Keep in mind, this is just skin.
There is no nervous system.
There is no brain. This is just skin.
This is skin that has learned
to make a new body
and to explore its environment
and move around.
And they have spontaneous behaviors.
You can see here where
it’s swimming down this maze.
At this point, it decides to turn around
and go back where it came from.
So it has its own behavior,
and this is a remarkable model system
for several reasons.
First of all, it shows us
the amazing plasticity of cells
that are genetically wild type.
There is no genetic editing here.
These are cells that are really prone
to making some sort of functional body.
The second thing,
and this was done in collaboration
with Josh Bongard’s lab at UVM,
they modeled the structure of these things
and evolved it in a virtual world.
So this is literally – on a computer,
they modeled it on a computer.
So this is literally the only organism
that I know of on the face of this planet
whose evolution took place
not in the biosphere of the earth
but inside a computer.
So the individual cells
have an evolutionary history,
but this organism
has never existed before.
It was evolved in this virtual world,
and then we went ahead
and made it in the lab,
and you can see this amazing plasticity.
This is not only
for making useful machines.
You can imagine now programming these
to go out into the environment
and collect toxins and cleanup,
or you could imagine ones
made out of human cells
that would go through your body
and collect cancer cells
or reshape arthritic joints,
deliver pro-regenerative compounds,
all kinds of things.
But not only these useful applications –
this is an amazing sandbox
for learning to communicate
morphogenetic signals to cell collectives.

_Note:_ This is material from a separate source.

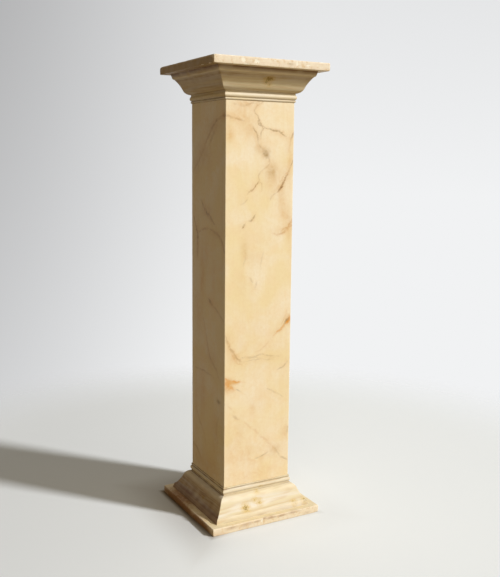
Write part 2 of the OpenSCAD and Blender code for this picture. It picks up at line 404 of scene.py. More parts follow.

So once we crack this, once we understand
how these cells decide what to do,
and then we’re going to, of course,
learn to rewrite that information,
the next steps are great improvements
in regenerative medicine,
because we will then be able
to tell cells to build healthy organs.
And so this is now
a really critical opportunity
to learn to communicate with cell groups,
not to micromanage them,
not to force the hardware,
to communicate and rewrite the goals
that these cells are trying to accomplish.
CA: Well, it’s mind-boggling stuff.
Finally, Mike, give us
just one other story
about medicine that might be to come
as you develop this understanding
of how this bioelectric layer works.
ML: Yeah, this is incredibly exciting
because, if you think about it,
most of the problems of biomedicine –
birth defects, degenerative disease,
aging, traumatic injury, even cancer –
all boil down to one thing:
cells are not building
what you would like them to build.
And so if we understood
how to communicate with these collectives
and really rewrite
their target morphologies,
we would be able to normalize tumors,
we would be able to repair birth defects,
induce regeneration of limbs
and other organs,
and these are things
we have already done in frog models.
And so now the next really exciting step
is to take this into mammalian cells
and to really turn this into the next
generation of regenerative medicine
where we learn to address
all of these biomedical needs
by communicating with the cell collectives
and rewriting their bioelectric
pattern memories.
And the final thing I’d like to say
is that the importance of this field
is not only for biomedicine.
You see, this, as I started out by saying,
this ability of cells
in novel environments
to build all kinds of things
besides what their genome tells them
is an example of intelligence,
and biology has been
intelligently solving problems
long before brains came on the scene.
And so this is also the beginnings
of a new inspiration for machine learning
that mimics the artificial intelligence
of body cells, not just brains,
for applications in computer intelligence.
CA: Mike Levin, thank you
for your extraordinary work
and for sharing it
so compellingly with us.
Thank you.
ML: Thank you so much. Thank you, Chris.